See Ya, tomorrow for Letter C...The Chisolm Trail Quilt


  1. What an interesting bit of history! I would love to be able to sit down and listen to these ladies talk and watch them quilt!

  2. Well, I just learned a bit more about Texas! Thanks for visiting my site. Have a wonderful B day too. :D

    Father Dragon Writes

  3. A pretty flower with a wonderful history. I love all the things I'm learning from your posts!

    Thanks for commenting on my blog and for reading my haiku. Both mean a lot. ☺

  4. such beautiful art here... sad they are more decorative than being able to use them...

    and i think my "b" is in the right place :)... thanks for pointing it out...

    Jeremy [Retro]
    AtoZ Challenge Co-Host
    Oh No, Let's Go... Crazy

    ps. check your "signature" it's got an issue.... take away the www.blogger.com and it will work grand-de-o-so...

  5. What a wonderful story. Whipping a Vice President with words and whit! There are 2 vacant lots that my livingroom looks out onto, and 2 yeara ago a bough 4 lbs of bluebonnet seeds and threw them out and watered in hopes to create an "ocean" of flowers outside! last year the drought only yeailded about 20 or so, im hoping for more rain.

  6. Those are some classic looking quilts.

    Wrote By Rote
    An A to Z Co-host blog

  7. Your story drives home how each individual piece of fabric has its own story. I'm really enjoying this approach to A to Z.

  8. Wow! Such beautiful quilts... steeped in history!
    I'm popping in from the A to Z Challenge!

  9. Grandmother's Flower Garden is my favorite quilt and I know I will never have the patience to make it :)

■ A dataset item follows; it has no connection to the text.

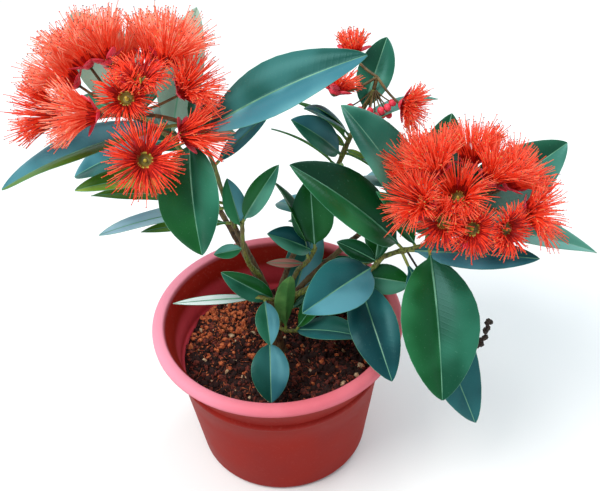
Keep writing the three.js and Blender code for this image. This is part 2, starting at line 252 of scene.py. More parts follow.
# %% The wrapper for sockets
class Socket:
    """An output in a material's node tree."""

    def __init__(self, tree, output=None):
        self.tree = tree
        self.output = output

    def node(self, kind, settings=None, inputs=None, output=0):
        """Adds a node: its settings first, then the values or links of its sockets."""
        added = self.tree.nodes.new("ShaderNode" + kind)
        for name, value in (settings or {}).items():
            setattr(added, name, value)
        for name, value in (inputs or {}).items():
            self.give(added.inputs[name], value)
        return Socket(self.tree, added.outputs[output])

    def give(self, target, value):
        if isinstance(value, Socket):
            self.tree.links.new(value.output, target)
        else:
            target.default_value = value

    def math(self, operation, *values):
        return self.node("Math", {"operation": operation}, dict(enumerate(values)))

    def __add__(self, other):
        return self.math("ADD", self, other)

    def __sub__(self, other):
        return self.math("SUBTRACT", self, other)

    def __rsub__(self, other):
        return self.math("SUBTRACT", other, self)

    def __mul__(self, other):
        return self.math("MULTIPLY", self, other)

    def __pow__(self, other):
        return self.math("POWER", self, other)

    def __abs__(self):
        return self.math("ABSOLUTE", self)

    __radd__ = __add__
    __rmul__ = __mul__


# %% Colours, patterns and the finish itself
def hue(code):
    """A colour written as six hex digits, in the linear values that shaders use."""
    channels = [int(code[i : i + 2], 16) / 255 for i in (0, 2, 4)]
    linear = [c / 12.92 if c <= 0.04045 else ((c + 0.055) / 1.055) ** 2.4 for c in channels]
    return (*linear, 1.0)


def new_material(name):
    """A material with only its Principled shader, and a wrapper to build its nodes with."""
    material = bpy.data.materials.new(name)
    material.use_nodes = True
    return material, Socket(material.node_tree)


def noise(graph, scale, detail=3.0, vector=None):
    """Noise over Object coordinates, from 0 to 1. The scale is in waves to the metre."""
    where = vector or graph.node("TexCoord", output=3)
    return graph.node("TexNoise", {}, {"Vector": where, "Scale": scale, "Detail": detail})


def ramp(graph, value, low, high):
    """0 below low, 1 above high, smooth between."""
    settings = {"interpolation_type": "SMOOTHSTEP"}
    return graph.node("MapRange", settings, {"Value": value, "From Min": low, "From Max": high})


def clouds(graph, scale, low, high, detail=3.0):
    """Noise with its contrast raised: 0 in its low places and 1 in its high ones."""
    return ramp(graph, noise(graph, scale, detail), low, high)


def axes(graph, vector, count=3):
    """The x, y and z of a vector, or the first few of them."""
    return [graph.node("SeparateXYZ", {}, {"Vector": vector}, output=axis) for axis in range(count)]


def blend(graph, factor, first, second):
    """The first colour where the factor is 0 and the second where it is 1."""
    return graph.node("Mix", {"data_type": "RGBA"}, {0: factor, 6: first, 7: second}, output=2)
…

    I meant to add this to my comment yesterday: There are different size quilting needles?

  10. Such a great idea for crafting tales! I think it is so cool that you are your family's historian!

  11. I love quilts...stitches in time tying family memories together with love...

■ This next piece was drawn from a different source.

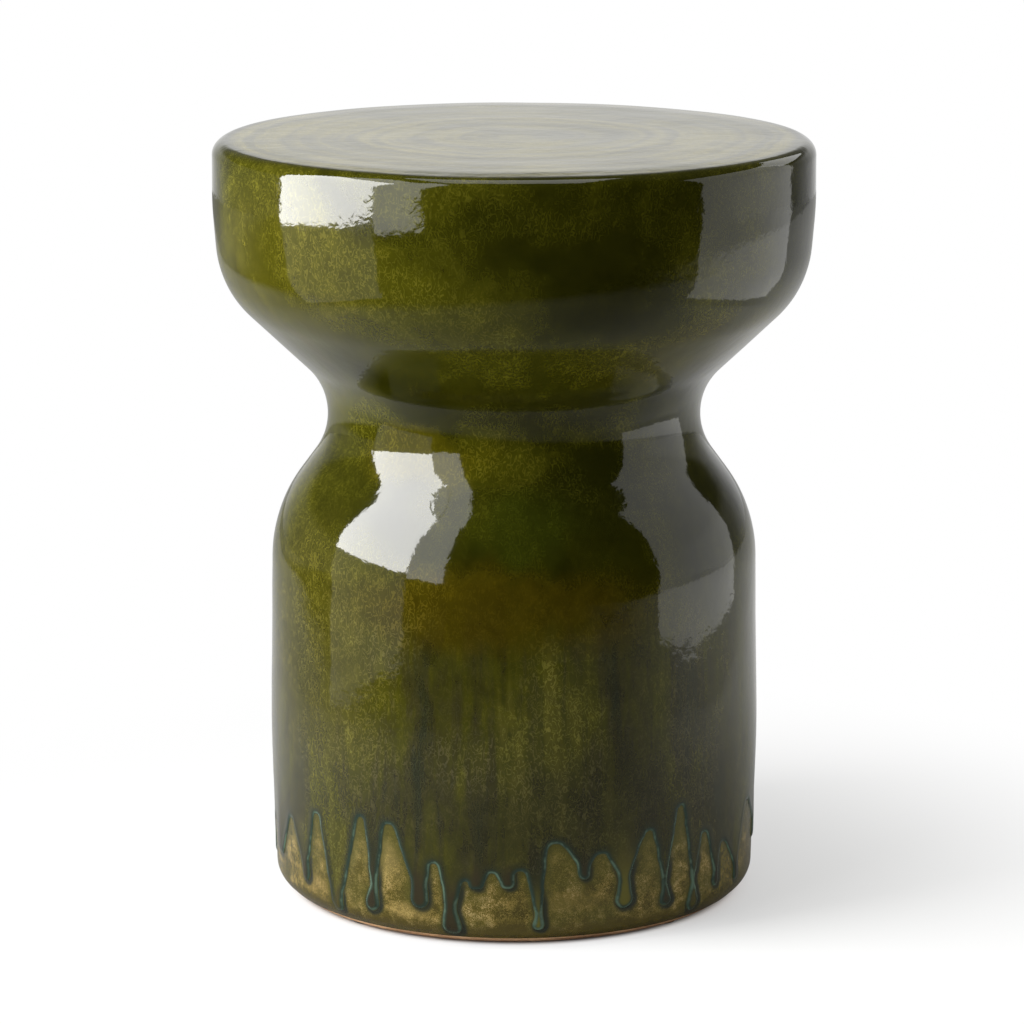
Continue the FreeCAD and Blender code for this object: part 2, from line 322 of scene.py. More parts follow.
class Hem:
    """The drip line of the green run, unrolled: the way round the drum, and the height."""

    FOOT = 3.5 * MM
    HEIGHT = 96.5 * MM
    NECK_ABOVE_TIP = 2.5
    NECK_ROUNDING = 8 * MM
    WINDOW = 13 * MM
    STEP = 0.6 * MM
    SMOOTHINGS = 5
    SLOW_SIZE, SLOW_REACH = 9 * MM, 0.9 * MM
    FAST_SIZE, FAST_REACH = 3.5 * MM, 0.3 * MM
    UPWARD_PLACE = Vector((5, 5, 5))
    BEAD_WIDTH = 1.25
    BEAD_STRETCH = 0.30
    HIGH_TIP_LOSS = 0.9
    THIN_WIDTH, THIN_HEIGHT = 1.1, 3.4

    def __init__(self, girth_radius: float, drips: Sequence[Drip]) -> None:
        """Rounds the hem's corners, lets it waver and smooths it.

        Args:
            girth_radius: The drum's radius, which turns angles into lengths.
            drips: All drips in order round the drum.
        """
        self.radius = girth_radius
        self.girth = 2 * math.pi * girth_radius
        self.drips = drips
        corners = []
        for drip, after in zip(drips, [*drips[1:], drips[0]]):
            corners += self._corners(drip, after)
        first = corners[0]
        corners.append(Corner(first.across + self.girth, first.up, first.rounding))
        line = self._waver(rounded_path(corners, self.STEP)[:-1])
        for _ in range(self.SMOOTHINGS):
            line = self._smoothed(line)
        shifts = [np.array((k * self.girth, 0.0)) for k in (-1, 0, 1)]
        self.line = np.concatenate([line + s for s in shifts] + [line[:1] + 2 * shifts[2]])

    def round(self, degrees: float) -> float:
        """The way round the drum for an angle in degrees."""
        return math.radians(degrees) * self.radius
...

    Good luck with the challenge! I participated last year and had a blast!

    Donna L Martin

  12. Anonymous4/02/2013

    What a cool way of doing the A-Z Challenge tying it in to quilting! I've been contemplating incorporating a quilt or two into one of my posts perhaps, but I'd never have thought to take the approach you are. How neat!

    Last night (as I was contemplating my "B" - but then went another direction) I thought about some pretty incredible handwork I got to see done in the Middle East. Since I went a different direction I didn't use that, but it makes me to want to tie it in somehow another day. If I do, I'll try to remember to come back and let you know because I think the textile/history lover in you would appreciate it.

    I look forward to following your blog and for the insight I know I'll gain to further my love of quilting/textiles.

  13. I remember, years ago, that there was a yard planted with bluebonnets, up on College Hills Blvd, near Ichibans. I haven't seen the bluebonnets there the last few years. I do miss the bluebonnets in the hill country.